All of these features and more are possible with machine learning, but what’s useful? That will all depend on the different perspectives of stakeholders on the project:

  • The data scientists and engineers you’ll collaborate with on the project.
  • The business stakeholders who will fund/support your project.
  • The learners who will experience the end result of your work.

What’s Useful?

The Data Scientists and Engineers

There may be no shortage of valuable machine learning projects to do at any one time; one way to increase likelihood of getting the green light is to generate interest from data scientists and engineers before pitching your project to gain support.

The simplest way to set up this collaboration for success is to gain credibility by demonstrating how the question and data underpinning your project is one where machine learning is useful and feasible.

Is it Useful?

Machine learning has a lot of cachet at the moment, but it is really helpful when it is tasked with providing insight to thoughtful questions. If you can find challenges and relevant data where ML is useful, you’ll be well equipped to demonstrate its applicability in providing insights.

Machine learning is good for challenges that:

  • can’t be solved by a simple spreadsheet
  • are constantly changing
  • need to scale
  • does not require perfect accuracy.

For any project, you’ll need to play with data. Machine learning is helpful when your data is:

  • available — easy to pull
  • sufficient — there’s enough of it
  • unbiased — it’s reliable
  • insightful — it’s relevant to your challenge
  • ethical — it’s obtained with concern for privacy.
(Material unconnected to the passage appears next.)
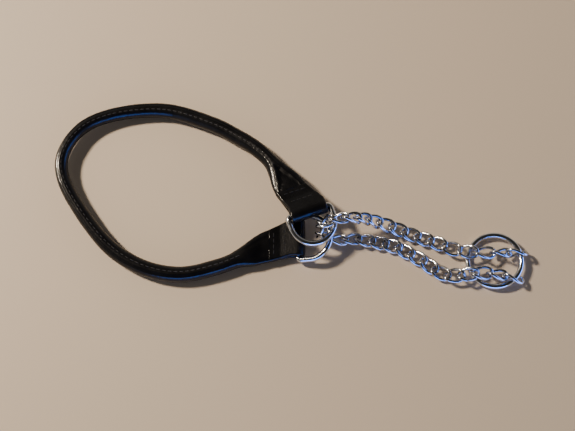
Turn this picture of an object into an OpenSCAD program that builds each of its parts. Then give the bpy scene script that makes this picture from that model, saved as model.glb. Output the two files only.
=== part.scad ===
// Half-check collar: a rolled leather loop whose two flat ends each hold a
// D-ring, and a curb chain that runs through both D-rings and is held together
// by one lead ring. The collar lies flat, with the lead ring towards +X.

/* [Leather] */
// Diameter of the rolled strap
roll_d = 8.2; // [7:0.1:9]
// Diameter of the roll at the far end of the loop, where it is stretched thin
far_roll_d = 6.6; // [6:0.1:8]
// Diameter of the filler cord inside the roll
core_d = 4.4; // [3:0.1:4.8]
// Thickness of one layer of the strap at its flat ends
layer_t = 2.2; // [1.8:0.1:2.3]
// Width of the strap where it folds round a D-ring
tab_w = 19.4; // [17:0.1:19.6]
// Length from a D-ring's bar back to where the roll begins
tab_l = 15; // [13:0.5:17]
// Length over which the roll opens out flat
taper_l = 22; // [16:1:26]

/* [Stitching] */
// Diameter of the sewing thread
thread_d = 0.7; // [0.5:0.05:0.9]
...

Of course, a good question with supporting data can show a way forward, but that has to be tied to the reality of your company’s capabilities.

Is it Feasible?

The machine learning capabilities vary by company, but if you’re trying to just get started with machine learning and show the value it has to your area of influence, one of the easiest ways to get started is with supervised learning, where you train the computer to learn using labelled data and example answers.

Of the core functions of ML — classify, count, rank, cluster — classifying and counting are best suited for supervised learning. This is where the proverbial low-hanging fruit resides. If you can develop a great regression or classification question, identify a few features and share a possible training data set, you’ll be in excellent shape to build an early relationship with your data science team because you’ve become a translator, a bridge between their team and other functional teams.

The Business Stakeholders

What’s useful to the business stakeholders funding your project is going to differ from what’s useful to the scientists and engineers you’re hoping to collaborate with.
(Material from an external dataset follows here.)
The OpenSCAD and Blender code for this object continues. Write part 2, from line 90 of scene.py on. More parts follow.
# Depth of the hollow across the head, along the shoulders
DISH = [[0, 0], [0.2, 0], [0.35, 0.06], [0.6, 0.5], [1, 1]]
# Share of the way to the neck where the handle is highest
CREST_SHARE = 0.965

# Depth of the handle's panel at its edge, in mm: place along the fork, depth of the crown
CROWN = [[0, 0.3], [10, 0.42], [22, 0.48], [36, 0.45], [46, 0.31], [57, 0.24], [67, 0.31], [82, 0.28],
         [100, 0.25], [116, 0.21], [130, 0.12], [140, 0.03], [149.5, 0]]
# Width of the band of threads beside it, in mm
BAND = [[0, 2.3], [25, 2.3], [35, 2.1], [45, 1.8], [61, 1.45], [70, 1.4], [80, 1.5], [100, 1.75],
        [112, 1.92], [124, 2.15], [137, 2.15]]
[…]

As the hype around ML settles and many executives see it as another tool in the toolkit, the applications for an experiment are becoming clearer and simpler to frame, just as you might any cross-functional project needing support.

The tremendous potential of ML, however, differentiates it from other tools available, and you risk downplaying the upside at the risk of playing it cool. Through trial and error, I found these prompts guided me to a story that balanced the lofty and the pragmatic.

  • Imagine a super power don’t we currently have. What does this look like?
  • Consider how we could do that today. What is the goal of the project (i.e. what do we want to predict) and how does it give us this super power?
  • How is this project feasible right now?
  • How will we know if we’re successful?
  • What will we be able to do if successful?
  • How will learn quickly and what do we need to do it?

Many of these answers will likely come quick to you. The heart of this brief is…

What’s the Goal?

The folks supporting the project will likely want to know how it strategically aligns with critical business priorities. This can be easier said than done, but if priorities are not immediately clear, scan previous all-hands minutes, town hall agendas, or the reports from earning calls to glean where the opportunities are.

After that, consider how the central question to your project aligns with these near-term and long-term goals. If there’s not a direct connection, how is your project integral to the growth, stability, or quality of a core product? Maybe you’ve shed some light on a novel opportunity!

What’s Needed?

Assuming you’ve done some of the earlier homework to align your project to the business, identify relevant features and data sets, and create a relationship with your data team, figuring out much of what’s needed to execute the project can be guided by a data lead dedicated to this work.

There’s one last thing to consider, however, and that’s what the teams involved need in order to develop capabilities and culture that will be integral to continued success.

As consulting firms have suggested, the companies that are most successful with adopting ML at scale are those that invest equal parts in the human aspects of change — training, communications, community — as they do the technical aspects — tools, infrastructure, hiring.

With backgrounds in behavior change and cognition, learning teams are in a great position to communicate early on the support they need to develop capabilities around asking good questions and translating insights into action. Articulating this value early on in your work with ML gives an under-looked lever of change it’s due consideration. Adding this small ask at the end could have as large an impact on the overall company as what predictions stem from the project.

The wagon wheel is a common metaphor to describe an approach to supporting company wide transformation. There’s a central hub where you can pull from — be it a functional academy, lunch and learn series, data governance records, LMS, etc. — and there are spokes, the individual teams that develop new and existing capabilities. Consider what essential resources you need to update your team’s skills, processes, workflows, communications and other day-to-day aspects that need equal attention as the models and training sets you’ll use.

Along the way, document how this support impacted the outcomes of the project and what would be valuable from a central hub in the future.

In short…

there’s a lot of great things we can predict with machine learning. Finding an overlap between what’s possible, feasible, personally interesting, and exciting to the business is a trusty route to getting others fired up about your project.